Cleopatra and the Society of Architects
2006 · 3-5 Players · ~60 min · Competitive
Cleopatra and the Society of Architects makes a strong first impression. The box transforms into the base of a three-dimensional palace that you build during the game, adding obelisks, sphinxes, and throne room elements as you play. Bruno Cathala and Ludovic Maublanc designed a game where the table presence is as much a selling point as the mechanisms, and for families and casual groups, that visual spectacle goes a long way.
The game has maintained a loyal following since 2006, with particular affection for its corruption mechanic and physical presence. It’s the kind of game people remember playing even years later, which says something about its personality.

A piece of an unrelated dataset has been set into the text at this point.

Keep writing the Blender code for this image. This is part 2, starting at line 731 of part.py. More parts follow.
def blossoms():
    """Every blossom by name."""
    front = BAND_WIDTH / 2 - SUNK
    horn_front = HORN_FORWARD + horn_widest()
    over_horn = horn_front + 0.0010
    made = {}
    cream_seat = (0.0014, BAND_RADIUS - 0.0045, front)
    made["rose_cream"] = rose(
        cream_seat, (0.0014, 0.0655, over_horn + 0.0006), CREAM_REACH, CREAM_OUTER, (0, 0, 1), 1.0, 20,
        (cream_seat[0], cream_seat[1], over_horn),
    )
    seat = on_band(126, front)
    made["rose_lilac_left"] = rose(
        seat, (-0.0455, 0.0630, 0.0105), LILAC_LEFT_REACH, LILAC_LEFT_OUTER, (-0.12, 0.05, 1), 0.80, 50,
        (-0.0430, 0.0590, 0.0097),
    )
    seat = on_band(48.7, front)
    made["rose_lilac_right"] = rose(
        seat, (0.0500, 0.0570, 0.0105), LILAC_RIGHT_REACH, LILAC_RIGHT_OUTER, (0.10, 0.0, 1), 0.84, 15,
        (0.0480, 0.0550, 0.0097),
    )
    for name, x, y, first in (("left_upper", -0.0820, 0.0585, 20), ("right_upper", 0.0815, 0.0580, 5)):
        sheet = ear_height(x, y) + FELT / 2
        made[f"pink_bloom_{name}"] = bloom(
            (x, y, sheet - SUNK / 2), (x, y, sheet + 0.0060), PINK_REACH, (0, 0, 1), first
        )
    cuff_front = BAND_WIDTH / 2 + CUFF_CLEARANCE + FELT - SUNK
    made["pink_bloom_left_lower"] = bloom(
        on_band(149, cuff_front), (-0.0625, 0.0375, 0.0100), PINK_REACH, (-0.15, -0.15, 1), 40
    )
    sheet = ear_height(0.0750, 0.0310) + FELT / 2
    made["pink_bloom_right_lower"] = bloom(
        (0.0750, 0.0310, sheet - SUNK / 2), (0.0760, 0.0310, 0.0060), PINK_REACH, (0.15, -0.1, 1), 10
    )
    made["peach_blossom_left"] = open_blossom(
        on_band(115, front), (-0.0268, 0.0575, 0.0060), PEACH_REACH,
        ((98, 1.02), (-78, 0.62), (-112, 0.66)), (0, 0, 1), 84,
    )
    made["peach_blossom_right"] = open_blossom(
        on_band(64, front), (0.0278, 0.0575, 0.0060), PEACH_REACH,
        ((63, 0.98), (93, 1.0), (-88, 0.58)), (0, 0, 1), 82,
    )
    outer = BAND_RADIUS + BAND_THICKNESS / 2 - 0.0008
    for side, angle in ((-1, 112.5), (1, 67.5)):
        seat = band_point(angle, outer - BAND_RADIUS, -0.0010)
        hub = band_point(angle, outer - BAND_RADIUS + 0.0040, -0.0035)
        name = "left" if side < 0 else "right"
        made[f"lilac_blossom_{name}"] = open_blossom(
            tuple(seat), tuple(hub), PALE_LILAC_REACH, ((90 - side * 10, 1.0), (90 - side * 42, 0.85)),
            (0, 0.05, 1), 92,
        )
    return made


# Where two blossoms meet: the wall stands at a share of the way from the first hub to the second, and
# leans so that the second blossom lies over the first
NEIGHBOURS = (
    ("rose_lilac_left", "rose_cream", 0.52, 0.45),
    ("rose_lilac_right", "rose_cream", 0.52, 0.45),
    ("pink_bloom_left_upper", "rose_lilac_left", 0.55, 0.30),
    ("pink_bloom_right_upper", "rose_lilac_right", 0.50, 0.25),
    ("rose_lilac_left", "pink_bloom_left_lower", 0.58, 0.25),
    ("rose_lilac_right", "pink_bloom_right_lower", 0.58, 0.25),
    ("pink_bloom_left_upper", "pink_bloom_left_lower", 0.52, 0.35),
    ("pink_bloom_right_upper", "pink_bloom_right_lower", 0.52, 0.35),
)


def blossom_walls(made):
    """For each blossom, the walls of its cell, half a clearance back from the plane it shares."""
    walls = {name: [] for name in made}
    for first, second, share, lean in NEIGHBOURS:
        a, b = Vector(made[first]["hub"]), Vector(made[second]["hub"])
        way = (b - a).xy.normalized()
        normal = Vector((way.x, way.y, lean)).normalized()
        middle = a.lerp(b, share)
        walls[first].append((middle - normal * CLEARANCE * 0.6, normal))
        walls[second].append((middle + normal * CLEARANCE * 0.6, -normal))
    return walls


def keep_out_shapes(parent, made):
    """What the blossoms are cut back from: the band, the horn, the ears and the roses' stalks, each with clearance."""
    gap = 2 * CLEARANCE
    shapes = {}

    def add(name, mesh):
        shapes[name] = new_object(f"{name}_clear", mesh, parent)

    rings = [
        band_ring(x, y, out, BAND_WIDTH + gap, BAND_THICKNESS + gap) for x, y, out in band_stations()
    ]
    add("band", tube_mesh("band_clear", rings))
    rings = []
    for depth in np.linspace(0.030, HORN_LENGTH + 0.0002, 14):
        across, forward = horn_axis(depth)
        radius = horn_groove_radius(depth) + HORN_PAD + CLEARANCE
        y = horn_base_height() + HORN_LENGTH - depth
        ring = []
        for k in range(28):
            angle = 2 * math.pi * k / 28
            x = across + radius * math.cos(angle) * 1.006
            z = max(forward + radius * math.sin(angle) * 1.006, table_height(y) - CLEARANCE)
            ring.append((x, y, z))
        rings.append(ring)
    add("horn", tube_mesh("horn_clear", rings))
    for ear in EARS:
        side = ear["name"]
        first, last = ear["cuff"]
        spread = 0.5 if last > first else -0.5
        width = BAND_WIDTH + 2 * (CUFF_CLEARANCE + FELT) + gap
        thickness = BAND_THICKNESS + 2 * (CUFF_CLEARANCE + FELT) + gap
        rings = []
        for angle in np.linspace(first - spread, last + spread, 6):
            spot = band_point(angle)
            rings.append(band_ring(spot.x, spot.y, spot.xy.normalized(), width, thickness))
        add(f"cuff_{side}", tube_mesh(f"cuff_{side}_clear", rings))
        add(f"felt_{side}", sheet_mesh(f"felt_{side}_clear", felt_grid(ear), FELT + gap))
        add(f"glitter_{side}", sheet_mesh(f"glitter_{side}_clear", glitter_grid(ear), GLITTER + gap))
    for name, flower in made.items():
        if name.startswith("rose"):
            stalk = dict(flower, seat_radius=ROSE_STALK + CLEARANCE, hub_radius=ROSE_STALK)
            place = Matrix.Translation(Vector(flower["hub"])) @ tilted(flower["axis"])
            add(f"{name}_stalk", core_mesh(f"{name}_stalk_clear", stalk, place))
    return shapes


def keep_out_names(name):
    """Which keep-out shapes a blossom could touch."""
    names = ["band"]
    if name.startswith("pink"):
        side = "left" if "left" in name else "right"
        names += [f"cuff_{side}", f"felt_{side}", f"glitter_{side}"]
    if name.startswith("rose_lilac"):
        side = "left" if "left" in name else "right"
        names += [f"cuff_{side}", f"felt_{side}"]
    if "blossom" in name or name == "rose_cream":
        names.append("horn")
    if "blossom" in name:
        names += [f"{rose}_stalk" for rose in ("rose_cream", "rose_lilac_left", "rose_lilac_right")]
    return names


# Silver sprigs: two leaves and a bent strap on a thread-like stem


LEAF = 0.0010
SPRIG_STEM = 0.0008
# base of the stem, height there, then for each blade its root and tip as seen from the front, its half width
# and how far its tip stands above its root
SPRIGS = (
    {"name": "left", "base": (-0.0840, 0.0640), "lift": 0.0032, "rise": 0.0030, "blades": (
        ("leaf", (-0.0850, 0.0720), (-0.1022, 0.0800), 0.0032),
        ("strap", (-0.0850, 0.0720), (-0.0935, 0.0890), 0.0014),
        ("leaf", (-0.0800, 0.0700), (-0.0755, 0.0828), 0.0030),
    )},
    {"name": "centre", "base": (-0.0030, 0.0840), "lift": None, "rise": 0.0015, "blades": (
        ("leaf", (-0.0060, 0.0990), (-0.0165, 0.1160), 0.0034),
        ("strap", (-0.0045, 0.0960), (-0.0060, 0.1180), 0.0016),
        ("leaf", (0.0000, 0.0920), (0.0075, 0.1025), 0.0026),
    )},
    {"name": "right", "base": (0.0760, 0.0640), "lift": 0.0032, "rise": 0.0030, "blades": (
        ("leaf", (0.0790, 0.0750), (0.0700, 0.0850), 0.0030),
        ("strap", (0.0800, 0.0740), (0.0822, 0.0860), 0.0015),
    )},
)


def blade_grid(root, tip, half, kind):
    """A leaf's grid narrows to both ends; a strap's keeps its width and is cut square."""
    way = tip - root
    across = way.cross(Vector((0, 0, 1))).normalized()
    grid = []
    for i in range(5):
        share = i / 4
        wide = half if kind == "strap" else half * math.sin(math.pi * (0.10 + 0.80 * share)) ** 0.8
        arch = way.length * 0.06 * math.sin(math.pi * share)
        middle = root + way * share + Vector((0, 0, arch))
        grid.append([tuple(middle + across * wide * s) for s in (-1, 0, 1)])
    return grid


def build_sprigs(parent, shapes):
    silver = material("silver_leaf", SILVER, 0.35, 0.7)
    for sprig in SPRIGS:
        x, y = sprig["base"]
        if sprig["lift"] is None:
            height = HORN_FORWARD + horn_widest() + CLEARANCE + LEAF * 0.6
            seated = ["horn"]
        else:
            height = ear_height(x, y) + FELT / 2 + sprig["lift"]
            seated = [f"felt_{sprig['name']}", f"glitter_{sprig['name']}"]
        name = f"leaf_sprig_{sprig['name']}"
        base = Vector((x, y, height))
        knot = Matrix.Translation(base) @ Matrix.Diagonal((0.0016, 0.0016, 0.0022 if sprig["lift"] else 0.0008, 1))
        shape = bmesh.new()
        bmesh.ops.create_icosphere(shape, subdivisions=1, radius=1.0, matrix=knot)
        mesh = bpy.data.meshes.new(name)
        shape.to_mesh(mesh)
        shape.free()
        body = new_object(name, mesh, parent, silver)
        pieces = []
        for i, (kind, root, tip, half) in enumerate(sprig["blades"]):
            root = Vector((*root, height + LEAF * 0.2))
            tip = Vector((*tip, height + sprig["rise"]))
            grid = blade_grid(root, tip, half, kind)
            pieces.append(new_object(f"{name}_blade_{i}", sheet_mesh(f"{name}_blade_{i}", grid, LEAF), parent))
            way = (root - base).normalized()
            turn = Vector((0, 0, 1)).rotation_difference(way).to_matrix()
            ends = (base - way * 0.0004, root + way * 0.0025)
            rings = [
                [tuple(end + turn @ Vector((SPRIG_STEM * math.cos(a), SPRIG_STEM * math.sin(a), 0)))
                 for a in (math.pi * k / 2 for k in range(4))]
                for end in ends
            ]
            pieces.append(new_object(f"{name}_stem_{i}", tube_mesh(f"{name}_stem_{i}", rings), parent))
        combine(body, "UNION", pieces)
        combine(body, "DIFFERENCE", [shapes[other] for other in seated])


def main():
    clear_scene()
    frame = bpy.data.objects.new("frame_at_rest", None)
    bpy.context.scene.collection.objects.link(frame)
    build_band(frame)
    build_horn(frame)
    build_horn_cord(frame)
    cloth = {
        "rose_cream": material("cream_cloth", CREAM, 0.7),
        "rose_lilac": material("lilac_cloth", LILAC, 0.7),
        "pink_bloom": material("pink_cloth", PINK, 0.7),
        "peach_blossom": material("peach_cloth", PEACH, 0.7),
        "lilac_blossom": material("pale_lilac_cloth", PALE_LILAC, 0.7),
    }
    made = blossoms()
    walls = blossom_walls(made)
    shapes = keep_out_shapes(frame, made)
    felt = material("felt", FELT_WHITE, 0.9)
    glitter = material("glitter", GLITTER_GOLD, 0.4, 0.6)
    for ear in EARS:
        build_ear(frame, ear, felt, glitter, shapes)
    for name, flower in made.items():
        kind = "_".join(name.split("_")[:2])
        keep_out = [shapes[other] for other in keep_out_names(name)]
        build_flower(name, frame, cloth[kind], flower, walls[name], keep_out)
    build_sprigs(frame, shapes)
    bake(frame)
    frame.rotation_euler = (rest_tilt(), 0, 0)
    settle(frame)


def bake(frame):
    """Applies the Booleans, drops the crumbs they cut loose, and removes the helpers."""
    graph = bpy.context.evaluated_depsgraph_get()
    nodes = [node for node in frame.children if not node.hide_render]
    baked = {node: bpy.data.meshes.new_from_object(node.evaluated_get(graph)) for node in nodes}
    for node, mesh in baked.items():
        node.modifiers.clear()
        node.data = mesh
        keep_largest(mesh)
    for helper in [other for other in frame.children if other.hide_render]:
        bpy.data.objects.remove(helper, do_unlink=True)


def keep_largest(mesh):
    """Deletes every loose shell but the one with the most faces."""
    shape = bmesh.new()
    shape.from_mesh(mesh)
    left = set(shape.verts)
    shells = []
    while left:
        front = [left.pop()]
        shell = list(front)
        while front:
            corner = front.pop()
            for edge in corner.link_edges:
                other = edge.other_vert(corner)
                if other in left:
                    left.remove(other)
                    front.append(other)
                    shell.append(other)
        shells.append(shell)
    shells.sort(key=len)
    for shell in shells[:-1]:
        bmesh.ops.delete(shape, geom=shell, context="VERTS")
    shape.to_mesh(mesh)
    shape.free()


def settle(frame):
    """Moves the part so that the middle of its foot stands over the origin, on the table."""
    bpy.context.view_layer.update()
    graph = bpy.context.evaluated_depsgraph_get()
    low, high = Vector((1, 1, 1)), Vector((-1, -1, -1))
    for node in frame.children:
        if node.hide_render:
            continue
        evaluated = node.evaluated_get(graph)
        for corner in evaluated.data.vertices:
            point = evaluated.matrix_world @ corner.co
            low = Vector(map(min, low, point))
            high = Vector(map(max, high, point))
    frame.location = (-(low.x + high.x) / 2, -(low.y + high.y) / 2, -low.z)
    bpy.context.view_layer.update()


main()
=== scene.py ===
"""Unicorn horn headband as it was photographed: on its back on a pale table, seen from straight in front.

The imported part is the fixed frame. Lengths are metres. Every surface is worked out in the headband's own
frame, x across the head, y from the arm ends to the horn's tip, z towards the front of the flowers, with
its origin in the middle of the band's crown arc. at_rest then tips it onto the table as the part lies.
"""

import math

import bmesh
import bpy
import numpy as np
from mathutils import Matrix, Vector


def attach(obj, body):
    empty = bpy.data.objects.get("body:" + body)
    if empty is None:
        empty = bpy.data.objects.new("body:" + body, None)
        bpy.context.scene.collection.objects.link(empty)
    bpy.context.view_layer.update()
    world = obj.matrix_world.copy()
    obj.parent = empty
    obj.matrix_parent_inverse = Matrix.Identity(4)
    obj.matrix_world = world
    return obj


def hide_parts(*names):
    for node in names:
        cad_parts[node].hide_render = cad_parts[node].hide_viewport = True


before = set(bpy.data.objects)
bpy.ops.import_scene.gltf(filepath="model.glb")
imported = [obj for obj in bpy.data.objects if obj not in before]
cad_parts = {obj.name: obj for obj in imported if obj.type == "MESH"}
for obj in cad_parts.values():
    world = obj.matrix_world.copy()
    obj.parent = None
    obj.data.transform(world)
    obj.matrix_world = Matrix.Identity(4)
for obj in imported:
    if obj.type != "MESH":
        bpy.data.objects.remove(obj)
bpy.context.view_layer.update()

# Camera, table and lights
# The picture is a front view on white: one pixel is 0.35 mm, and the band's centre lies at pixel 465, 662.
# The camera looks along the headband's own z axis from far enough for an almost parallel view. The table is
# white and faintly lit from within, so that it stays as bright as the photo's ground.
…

Building a Palace, Courting Disaster
The corruption mechanic is the game’s heartbeat. Many of the most powerful cards and resources in the game come with corruption tokens that go into your personal cache. At the end of the game, the most corrupt player is fed to Cleopatra’s crocodile and eliminated, regardless of their score. The remaining players then compare points normally. This creates a delicious tension: do you grab the powerful corrupt resource to build something valuable, or do you play it safe and hope your opponents are greedier?
Palace construction provides the scoring engine. You collect resources and spend them to add components to the shared 3D palace. Each addition earns victory points, and the visual progress of the palace growing on the table creates a satisfying sense of accomplishment. The decision of which palace elements to build, each requiring different resource combinations, adds a planning layer that keeps the game from being purely tactical.
The market system uses a clever face-down card mechanism. Cards accumulate in market stalls, and you can take entire stalls without seeing all the cards in them. Some cards are face-up, some face-down. This push-your-luck element means you might grab a great resource or accidentally pick up corruption. Managing information and risk adds unpredictability that keeps games exciting.
The game’s pace is brisk. Turns are quick, the decisions are clear, and a full game wraps in about an hour. This accessibility makes it a strong gateway game for families transitioning from mass-market titles to hobbyist games. Kids old enough to handle the corruption elimination concept find the crocodile threat genuinely thrilling.
The Crocodile’s Bite
Player elimination, even when limited to one player at game’s end, is divisive. Building an entire game’s worth of palace components only to be eliminated by corruption creates a dramatic moment that some players find hilarious and others find deeply unfair. Groups that include competitive players or sore losers should consider whether this mechanic will cause problems at their table.
The game requires at least three players and ideally four or five. At three, the corruption dynamic loses much of its tension because it’s too easy to track who has the most corruption. At four and five, the hidden corruption creates genuine uncertainty that makes the endgame reveal exciting.
Strategic depth is limited. Experienced gamers will find the decision space relatively narrow after several plays. The game’s strengths are in its personality and spectacle rather than its strategic ceiling, which means it gets played occasionally rather than obsessively by most groups.
The 3D components, while impressive, can be fragile and fiddly. Setting up the box-palace takes longer than you’d expect, and some pieces don’t always stay in place during play. This is a minor annoyance in a game that relies so heavily on its physical presence, but it’s worth noting for groups that value seamless setup and play.
Spectacle as Strategy
What Cleopatra understands better than most family games is that memorable experiences matter more than deep strategy for its target audience. The 3D palace growing on the table, the threat of the crocodile, the reveal of hidden corruption, these moments create stories that players retell. This is a game designed to be talked about after it’s over, and in that goal it succeeds completely.
The corruption mechanic also teaches a valuable gaming lesson: power comes with risk. Young players learning this concept through Cleopatra often carry that understanding into more complex games later. As a teaching tool for risk management, it’s remarkably effective.
Should You Play Cleopatra and the Society of Architects?
Cleopatra is ideal for families and casual groups who value spectacle, tension, and memorable moments. If you have four or five players who enjoy light strategy with a dramatic twist, and if player elimination at the endgame sounds exciting rather than frustrating, this delivers a unique experience.
Avoid it if your group dislikes any form of player elimination, if you play primarily at two or three, or if you need deep strategic options to stay engaged. Cleopatra trades depth for personality, and that trade-off won’t satisfy everyone.
The Verdict on Cleopatra and the Society of Architects
Cleopatra and the Society of Architects is a game that prioritizes experience over optimization. The corruption mechanic creates a tension that more complex games rarely match, and the 3D palace construction makes it one of the most visually striking games in any collection. It’s not deep enough for dedicated strategists, and the elimination mechanic will generate strong feelings in any group. But for the audience it targets, families and casual gamers who want something dramatic and memorable, Cleopatra delivers a palace worth building.